If the configuration information is not correct, the state of the controlling cluster resource is set to a failed state to make the dependent cluster resources in the cluster group go offline at the first server node.
In the following description, numerous specific details are set forth. However, it is understood that embodiments of the invention may be practiced without these specific details. In other instances, well-known circuits, structures, and techniques have not been shown in order not to obscure the understanding of this description.

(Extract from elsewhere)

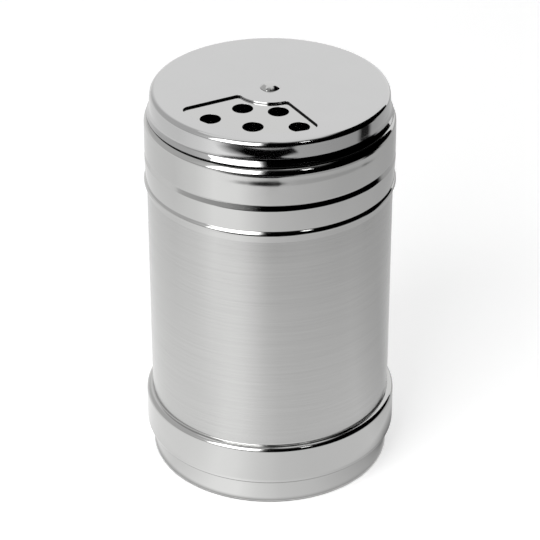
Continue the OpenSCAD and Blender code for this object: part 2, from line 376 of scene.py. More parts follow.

Elements of one embodiment of the invention may be implemented by hardware, firmware, software or any combination thereof. When implemented in software or firmware, the elements of an embodiment of the present invention are essentially the code segments to perform the necessary tasks. The software/firmware may include the actual code to carry out the operations described in one embodiment of the invention, or code that emulates or simulates the operations. The program or code segments can be stored in a processor or machine accessible medium or transmitted by a computer data signal embodied in a carrier wave, or a signal modulated by a carrier, over a transmission medium. The “processor readable or accessible medium” or “machine readable or accessible medium” may include any medium that can store, transmit, or transfer information. Examples of the processor readable or machine accessible medium include an electronic circuit, a semiconductor memory device, a read only memory (ROM), a flash memory, an erasable ROM (EROM), a floppy diskette, a compact disk (CD) ROM, an optical disk, a hard disk, a fiber optic medium, a radio frequency (RF) link, etc. The computer data signal may include any signal that can propagate over a transmission medium such as electronic network channels, optical fibers, air, electromagnetic, RF links, etc. The code segments may be downloaded via computer networks such as the Internet, Intranet, etc. The machine accessible medium may be embodied in an article of manufacture. The machine accessible medium may include data that, when accessed by a machine, cause the machine to perform the operations described above. The machine accessible medium may also include program code embedded therein. The program code may include machine-readable code to perform the operations described above. The term “data” here refers to any type of information that is encoded for machine-readable purposes. Therefore, it may include program, code, data, file, etc.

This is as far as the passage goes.